No wonder that I usually stop playing around 1500 and never return to those games.

1UPT sounds good in paper. I was initially quite excited for it when Civ5 was announced. In practice it’s a terrible fit for this franchise, at least the way it’s currently implemented. Like you guys said, it can turninto a real slog just moving your units around and the AI simply cannot handle organizing and moving units cohesively.

I was kind of surprised that they kept it in Civ6 and left it mostly untouched.

This a hundred millions times. When the game gets sprawled later on it turns it from a game into a job which is no fun.

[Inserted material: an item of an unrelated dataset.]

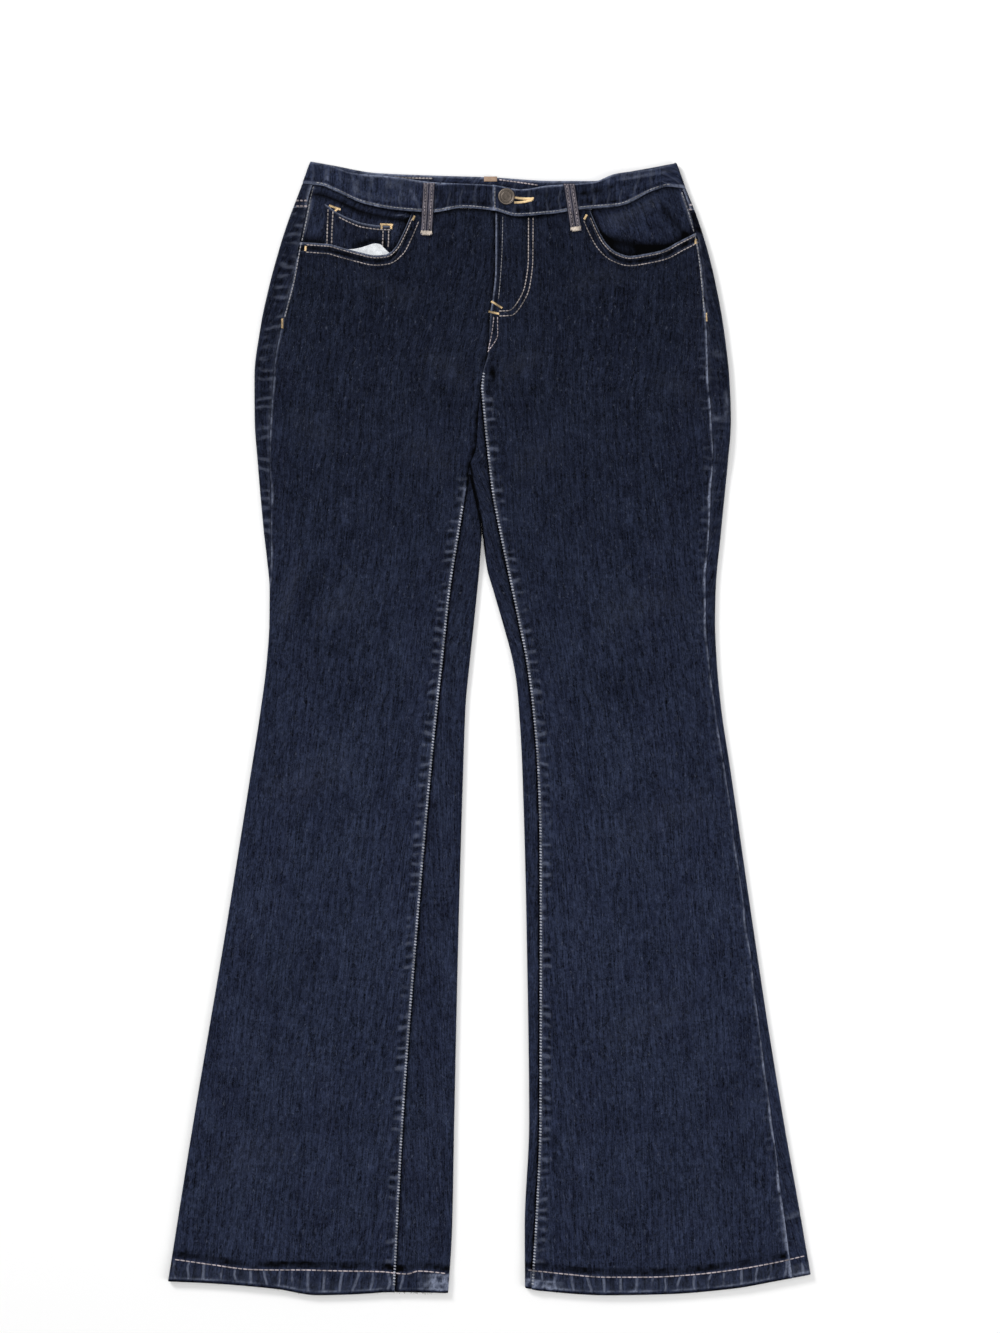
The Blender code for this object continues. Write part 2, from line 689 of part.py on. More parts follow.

I played so many Civ IV games to completion because I could make a comparative stack of awesome (or the AI did) and rule the map. Splitting the stacks as necessary multiple times as strategy dictated and in a way, if there was a wide front you had lots of units nearing 1UPT. But when a power punch was needed you could breaththru. Not have the clogged maps of Civ V/VI.

Speaking as the resident Civ V apologist/fan, I agree that’s the one piece which still needs improvement to this day even after mods have had their way with the game. If I had my way, we’d have stacks of doom and scene shifts to “battle views” where 1UPT is a lot easier to handle. Of course, each turn would take infinitely longer, but my thousands of hours spent on the game seem to argue at least I’d still be up for it.

For some reason most people seem to think the choice is 1 unit per turn or unlimited stacks of doom…

How about stack limits as determined by technology level/logistics?

To be fair, I think some people use “stacks of doom” as shorthand, but yes; that would have made IV a better game imho.

I thought that’s what they were doing in Civ6 when I heard about Corps and Armies at later tech. I was so disappointed at the implementation.